Gus Robinson Developments is a UK construction company based in Hartlepool, in the North East, England.

The company was founded in 1976 by Gus Robinson, who after spending time in the merchant navy returned to his hometown to set up the construction company with the aim of becoming “a force for good in society”. This mission statement has remained with the company for 40 years.

Gus Robinson Developments now works in the social housing market, while also delivering a range of different construction projects across the UK. In line with its mission statement, the company set up the Gus Robinson Foundation, encouraging young people to further themselves through education.

==History==
After setting up in 1976 Managing Director Gus Robinson built up the business delivering construction contracts throughout the North East. The company also set up Costa Blanca Homes in Spain, building and selling apartments. From the beginning, the firm employed apprentices as a key part of the workforce. Even at present an average one fifth of the payroll began as apprentices at the company.

In 2011, Robinson committed suicide, leaving his son Daniel Robinson to run the business as chairman. Daniel, who had worked in his father's business growing up, steered the business into the social housing market and gained the company contracts with Thirteen Group, Erimus, Northstar Housing and others.

That progress was reflected in May 2014 when the company was given ‘SME of the Year’ and ‘Leadership and People Development’ awards in the Constructing Excellence North East Awards. The company was awarded the RoSPA President’s Award in August 2014 for 10 consecutive years of achieving the RoSPA gold standard for health and safety.

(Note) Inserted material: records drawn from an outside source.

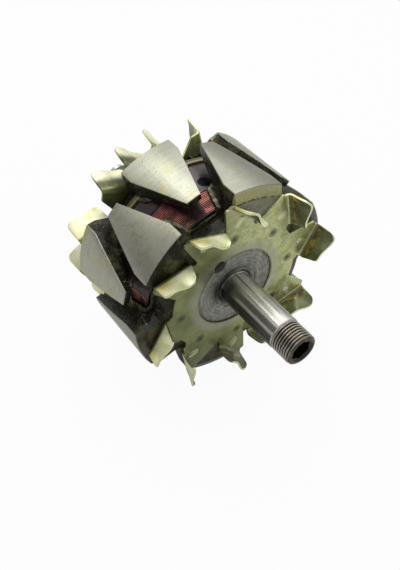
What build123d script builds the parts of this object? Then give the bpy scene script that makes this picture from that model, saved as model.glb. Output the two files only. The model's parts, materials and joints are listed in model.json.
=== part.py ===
from build123d import *
import os
from math import asin, cos, radians, sin

# Rotor of a car alternator, with claw poles. Millimetres.
# The shaft lies along X, with the threaded drive end at +X, and +Z is up as it lies.
# The origin is on the shaft's axis, in the plane of the drive end hub face.
# Each piece is drawn round its own Z, which then becomes X. Angles run from +Z towards +Y.

# Shaft
SEAT_RADIUS = 8.5
SEAT_LENGTH = 36.3
THREAD_LENGTH = 12.7
THREAD_RADIUS = 8.3
NOSE_CHAMFER = 1.5
PRESS_RADIUS = 8.8
SHOULDER_LENGTH = 5.6
REAR_JOURNAL_RADIUS = 7.5
REAR_JOURNAL_LENGTH = 16.0
TAIL_RADIUS = 5.0
TAIL_STANDS_OUT = 5.0
TAIL_CHAMFER = 1.5

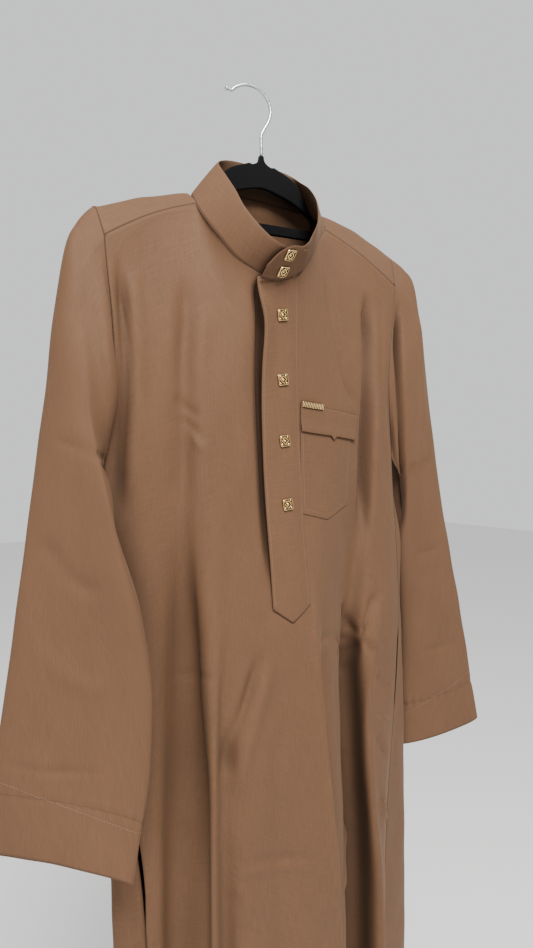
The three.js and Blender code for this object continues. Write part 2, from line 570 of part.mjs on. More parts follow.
// A piece of cloth over the front, its outer face lift above the panel.
function patch(cols, rows, lift, thick, place) {
  const grid = Array.from({ length: rows + 1 }, (_, j) => Array.from({ length: cols + 1 }, (_, i) => {
    const [x, z] = place(i / cols, j / rows);
    const { point, normal } = onFront(x, z);
    return point.addScaledVector(normal, lift + thick);
  }));
  return wall(grid, -1, thick, { trim: 0 });
}
function placeIn({ topX, footX, top, foot, point }) {
  return (u, v) => {
    const x = lerp(lerp(topX[0], topX[1], u), lerp(footX[0], footX[1], u), v);
    const low = lerp(foot[0], foot[1], u) - point * (1 - Math.abs(2 * u - 1));
    return [x, lerp(lerp(top[0], top[1], u), low, v)];
  };
}
const placketX = z => through(PLACKET.z, PLACKET.x, z);
const placketPlace = (u, v) => {
  const low = PLACKET_END_Z - PLACKET_POINT * (1 - Math.abs(2 * u - 1));
  const z = lerp(PLACKET.z[0], low, v);
  return [placketX(z) + (u - 0.5) * PLACKET_WIDTH, z];
};
add('placket', patch(4, 16, LIFT, PLACKET_WALL, placketPlace));
add('chest_pocket', patch(6, 7, LIFT, CLOTH, placeIn(POCKET)));
add('chest_pocket_band', patch(6, 2, LIFT + CLOTH + 0.5, CLOTH, placeIn(POCKET_BAND)));
add('pocket_trim', patch(3, 1, LIFT + 2 * CLOTH + 1, 1.4, placeIn(POCKET_TRIM)), gold);

// ---------------------------------------------------------------- buttons
// A square plate with a raised rim round a shallow field and a boss in its middle.
function buttonGeometry() {
  const half = BUTTON_SIZE / 2;
  const profile = [ // distance from the middle and height, from the back round to the boss
    [0, 0], [half, 0], [half, BUTTON_WALL], [4.8, BUTTON_WALL], [4.2, 1.1], [2.4, 1.1], [1.6, 1.7], [0, 1.7],
  ];
  const lathe = new THREE.LatheGeometry(profile.map(([r, h]) => new THREE.Vector2(r * Math.SQRT2, h)), 4);
  lathe.rotateX(Math.PI / 2).rotateZ(Math.PI / 4);
  return lathe;
}

// Puts a button's back on a point, its face along the normal and its sides level.
function addButton(name, point, normal) {
  const button = add(name, buttonGeometry(), gold);
  const level = V(1, 0, 0).addScaledVector(normal, -normal.x).normalize();
  const basis = new THREE.Matrix4().makeBasis(level, V().crossVectors(normal, level), normal);
  button.quaternion.setFromRotationMatrix(basis);
  button.position.copy(point).addScaledVector(normal, BUTTON_LIFT);
}
BUTTON_Z.forEach((z, k) => {
  const { point, normal } = onFront(placketX(z), z);
  addButton(`button_${k + 1}`, point.addScaledVector(normal, LIFT + PLACKET_WALL), normal);
});
COLLAR_BUTTONS.forEach((share, k) => {
  const [low, high] = [overSeam.getPoint(0.5), overEdge.getPoint(0.5)];
  const along = V().subVectors(overSeam.getPoint(0.55), overSeam.getPoint(0.45));
  const normal = V().crossVectors(V().subVectors(high, low), along).normalize();
  if (normal.y > 0) normal.negate();
  addButton(`collar_button_${k + 1}`, V().lerpVectors(low, high, share), normal);
});

// ---------------------------------------------------------------- hanger
// A flat board: two arms from the neck, and the bar that joins them.
function hangerGeometry() {
  const at = (r, z) => new THREE.Vector2(CENTRE_X + r, z + TILT * r);
  const edge = (list, r) => at(r, through(ARM.r, list, Math.abs(r)));
  const steps = (from, to, count) => Array.from({ length: count + 1 }, (_, k) => lerp(from, to, k / count));
  const neckRight = NECK.map(([r, z]) => at(r, z));
  const neckLeft = NECK.map(([r, z]) => at(-r, z)).reverse();
  const shape = new THREE.Shape([
    ...steps(-ARM_END, -20, 15).map(r => edge(ARM.top, r)),
    ...neckLeft,
    ...neckRight,
    ...steps(20, ARM_END, 15).map(r => edge(ARM.top, r)),
    at(ARM_END + 5, -169),
    ...steps(ARM_END, BAR.end, 3).map(r => edge(ARM.foot, r)),
    ...steps(-BAR.end, -ARM_END, 3).map(r => edge(ARM.foot, r)),
    at(-ARM_END - 5, -169),
  ]);
  shape.holes.push(new THREE.Path([
    ...steps(BAR.hole, -BAR.hole, 16).map(r => edge(ARM.foot, r)),
    at(-BAR.hole, BAR.top),
    at(BAR.hole, BAR.top),
  ]));
  const board = new THREE.ExtrudeGeometry(shape, { depth: HANGER_WALL, bevelEnabled: false, steps: 1 });
  return board.rotateX(Math.PI / 2).translate(0, HANGER_Y + HANGER_WALL / 2, 0);
}
add('hanger', hangerGeometry(), velvet);

// The wire hook: stem, bend, arc over the bearing and a turned-up tip with a ball on it.
const hookPoint = (h, z) => V(h * Math.cos(HOOK_TURN), h * Math.sin(HOOK_TURN), z);
function hookPath() {
  const centre = [BEARING.x / Math.cos(HOOK_TURN), WIRE / 2 - HOOK_RADIUS];
  const arc = Array.from({ length: 10 }, (_, k) => {
    const angle = THREE.MathUtils.degToRad(lerp(-4, 130, k / 9));
    return [centre[0] + HOOK_RADIUS * Math.cos(angle), centre[1] + HOOK_RADIUS * Math.sin(angle)];
  });
  return curve([...HOOK_STEM, ...arc, ...HOOK_TIP].map(([h, z]) => hookPoint(h, z)));
}
const wireSection = new THREE.Shape(new THREE.EllipseCurve(0, 0, WIRE / 2, WIRE / 2).getPoints(8).slice(0, 8));
const hookCurve = hookPath();
const wire = { extrudePath: hookCurve, steps: 34, bevelEnabled: false };
add('hanger_hook', new THREE.ExtrudeGeometry(wireSection, wire), chrome);
const tip = add('hanger_hook_ball', new THREE.SphereGeometry(BALL_RADIUS, 10, 6), chrome);
tip.position.copy(hookCurve.getPoint(1)).addScaledVector(hookCurve.getTangent(1), BALL_RADIUS + 0.3);

export default garment;
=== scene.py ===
# %% [markdown]
# # A thobe on its hanger
# A thobe is an ankle-length shirt dress: front, back and yoke, two straight sleeves, a stand collar,
# a buttoned placket and a chest pocket. This one hangs from a slim flocked hanger by its shoulders.
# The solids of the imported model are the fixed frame. Every piece made here stands where its solid
# stands, with a finer surface, and rides on the same body.

# %% Load the frame
import math
import bmesh
import bpy
import numpy as np
from mathutils import Matrix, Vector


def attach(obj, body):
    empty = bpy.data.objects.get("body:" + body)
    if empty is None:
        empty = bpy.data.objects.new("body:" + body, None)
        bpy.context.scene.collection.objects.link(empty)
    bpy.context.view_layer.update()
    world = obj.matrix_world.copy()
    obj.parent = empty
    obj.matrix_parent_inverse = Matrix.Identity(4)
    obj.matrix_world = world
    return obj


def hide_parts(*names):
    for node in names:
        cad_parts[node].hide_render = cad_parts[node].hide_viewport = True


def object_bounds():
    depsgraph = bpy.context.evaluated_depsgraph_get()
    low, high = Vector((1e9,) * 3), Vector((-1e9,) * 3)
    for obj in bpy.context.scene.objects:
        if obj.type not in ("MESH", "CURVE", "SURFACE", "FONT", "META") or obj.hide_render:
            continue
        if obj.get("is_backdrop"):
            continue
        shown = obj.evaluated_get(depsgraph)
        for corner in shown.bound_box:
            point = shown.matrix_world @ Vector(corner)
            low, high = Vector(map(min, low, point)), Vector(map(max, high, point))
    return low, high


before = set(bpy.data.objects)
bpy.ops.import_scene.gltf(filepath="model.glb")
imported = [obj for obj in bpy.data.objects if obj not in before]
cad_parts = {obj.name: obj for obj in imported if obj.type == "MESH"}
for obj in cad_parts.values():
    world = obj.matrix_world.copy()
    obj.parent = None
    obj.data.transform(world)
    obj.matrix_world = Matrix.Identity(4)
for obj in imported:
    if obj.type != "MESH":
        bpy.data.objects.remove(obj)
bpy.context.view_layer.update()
print("solids:", ", ".join(sorted(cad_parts)))

# %% [markdown]
# ## Camera
# The garment is seen from in front and from its right side, at chest height, by a lens of wide angle.
# The camera comes first, because every later choice is judged through it.

# %% Camera
CAMERA_PLACE = (-0.4674, -0.7040, -0.419)
CAMERA_YAW = math.radians(35)
CAMERA_PITCH = math.radians(-1.9)
FOCAL_LENGTH = 27.34  # millimetres, for a picture whose long side is 36 mm

camera_data = bpy.data.cameras.new("camera")
camera_data.lens = FOCAL_LENGTH
camera = bpy.data.objects.new("camera", camera_data)
camera.location = CAMERA_PLACE
camera.rotation_euler = (math.pi / 2 + CAMERA_PITCH, 0, -CAMERA_YAW)
bpy.context.scene.collection.objects.link(camera)
bpy.context.scene.camera = camera
print("camera at", CAMERA_PLACE)

# %% [markdown]
# ## Numbers of the garment
# Lengths are in millimetres, in the garment's own frame, and are moved to the hook's bearing when a
# mesh is made. The tables name what a pattern maker would name: fold lines, seams and sections.

# %% Driving dimensions
CLOTH = 0.9            # thickness of the cloth that is seen
COLLAR_WALL = 2.0
SEAM = 0.06            # each panel stops this far short of its seam
LIFT = 0.8             # a piece that lies on a panel stands this far off it
FAR = 99.0             # a distance to a seam that is too far to show
UNDERARM_Z = -430
HEM_Z = -1580
HEM_STITCH = 30        # the hem is this deep
CUFF_STITCH = 57       # the cuff's hem is this deep
BACK_SEAM_Z = -210
REFERENCE_Z = -900     # columns are spaced evenly along the section at this height
CENTRE_X = 7
TILT = 0.044           # the hanger leans, the wearer's left side higher
HANGER_Y = -2
NECK_SIDE = 86.5
PLACKET_WIDTH = 48
PLACKET_END_Z = -592
PLACKET_POINT = 17
PLACKET_WALL = 1.6
PLACKET_Z = [-241, -412, PLACKET_END_Z]   # the placket's centre line: heights, and x there
PLACKET_X = [-15, -8, -1.5]
SLIT_GAP = 0.8
BUTTON_Z = [-273, -341, -410, -478]
COLLAR_BUTTONS = [0.25, 0.75]
BEARING = np.array([-7.7, 2.2, 0])  # where the hook bears, in the garment's own frame
HOOK_TURN = math.radians(-16)
HOOK_RADIUS = 27
WIRE = 3.8
BALL_RADIUS = 2.6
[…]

In May 2015 Land and Development Director Steve Bell was promoted to Managing Director at the firm. He has over 20 years' experience on site and formerly worked as a construction manager for Vela Homes, now part of Thirteen Group.

In 2015 the company won the overall Heart of the Community award in the North East Business Awards.

==Services==
Gus Robinson Developments offers construction, small works and mechanical services. The company works in a range of different industries including chemical plants, hospitals, heavy industry, airports, hotels, residential, retail, commercial and education.

==Gus Robinson Foundation==
The Gus Robinson Foundation was launched in November 2014 and was designed to offer educational scholarships to deserving candidates based on merit and achievements. The company in particular works in partnership with Hartlepool College of Further Education and Durham University.

The foundation offers five opportunities to young people: Apprentice of the Year, a sporting achievement, two aerospace cadetships and a university scholarship.